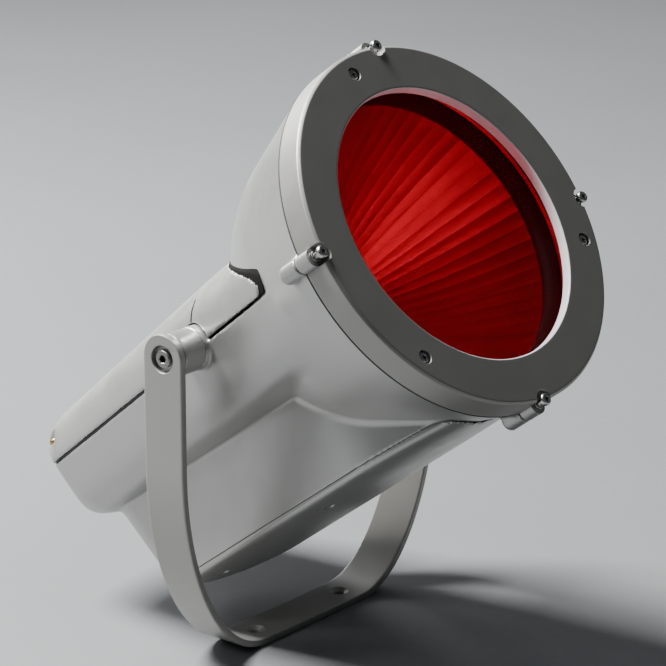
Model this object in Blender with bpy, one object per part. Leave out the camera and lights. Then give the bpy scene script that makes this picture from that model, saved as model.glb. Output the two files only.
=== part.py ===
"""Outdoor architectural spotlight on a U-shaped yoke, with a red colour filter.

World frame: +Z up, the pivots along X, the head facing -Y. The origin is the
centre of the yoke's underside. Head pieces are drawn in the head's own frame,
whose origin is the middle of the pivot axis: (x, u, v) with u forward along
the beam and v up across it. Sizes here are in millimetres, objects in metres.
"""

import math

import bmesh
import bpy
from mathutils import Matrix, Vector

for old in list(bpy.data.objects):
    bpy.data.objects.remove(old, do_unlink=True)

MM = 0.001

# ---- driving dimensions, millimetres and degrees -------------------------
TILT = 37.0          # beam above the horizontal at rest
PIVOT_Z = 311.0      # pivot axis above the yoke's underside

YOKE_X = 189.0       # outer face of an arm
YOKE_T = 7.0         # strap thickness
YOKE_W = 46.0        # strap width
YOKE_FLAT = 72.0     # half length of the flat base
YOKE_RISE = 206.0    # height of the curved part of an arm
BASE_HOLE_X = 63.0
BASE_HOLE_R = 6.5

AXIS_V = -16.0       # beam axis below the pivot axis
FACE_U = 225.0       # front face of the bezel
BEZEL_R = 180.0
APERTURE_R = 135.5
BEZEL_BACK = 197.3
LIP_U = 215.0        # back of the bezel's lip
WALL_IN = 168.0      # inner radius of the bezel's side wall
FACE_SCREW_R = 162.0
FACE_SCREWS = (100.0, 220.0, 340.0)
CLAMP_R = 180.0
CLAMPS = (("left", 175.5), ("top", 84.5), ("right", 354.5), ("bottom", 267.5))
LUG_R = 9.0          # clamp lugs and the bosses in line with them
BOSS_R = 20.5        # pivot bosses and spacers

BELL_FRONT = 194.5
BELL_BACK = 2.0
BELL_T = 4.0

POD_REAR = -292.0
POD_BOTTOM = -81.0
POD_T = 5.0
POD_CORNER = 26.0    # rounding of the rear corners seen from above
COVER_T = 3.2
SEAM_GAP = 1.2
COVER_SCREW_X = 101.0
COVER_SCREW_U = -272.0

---

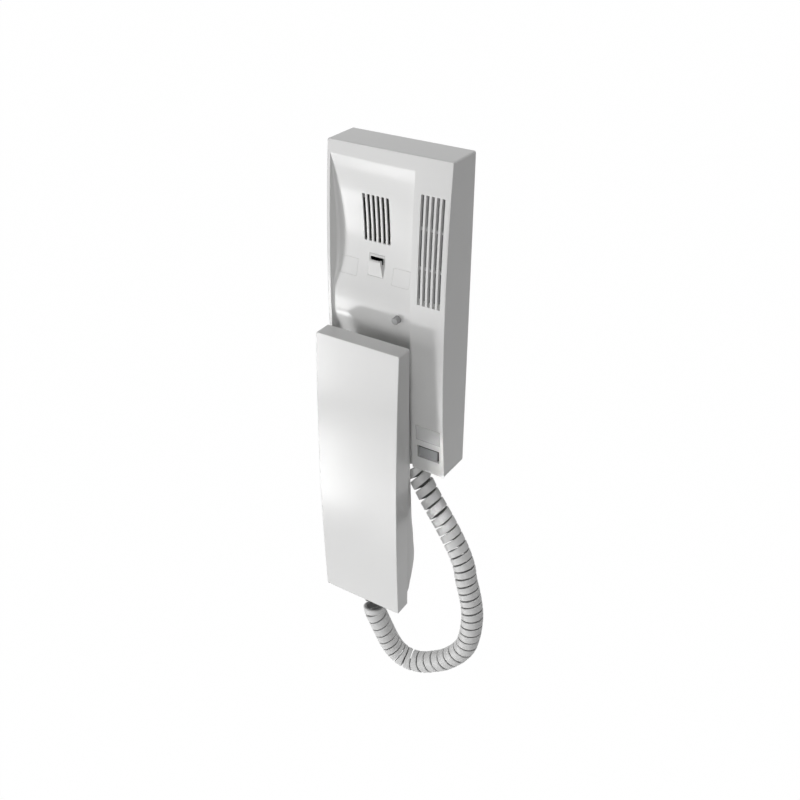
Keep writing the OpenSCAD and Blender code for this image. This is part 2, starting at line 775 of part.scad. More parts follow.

• **The request**: Your task is to reproduce exactly the lines beginning at the line containing "Model this object" and ending at the line containing "red colour filter.", inclusive.

• **The result**:
Model this object in Blender with bpy, one object per part. Leave out the camera and lights. Then give the bpy scene script that makes this picture from that model, saved as model.glb. Output the two files only.
=== part.py ===
"""Outdoor architectural spotlight on a U-shaped yoke, with a red colour filter.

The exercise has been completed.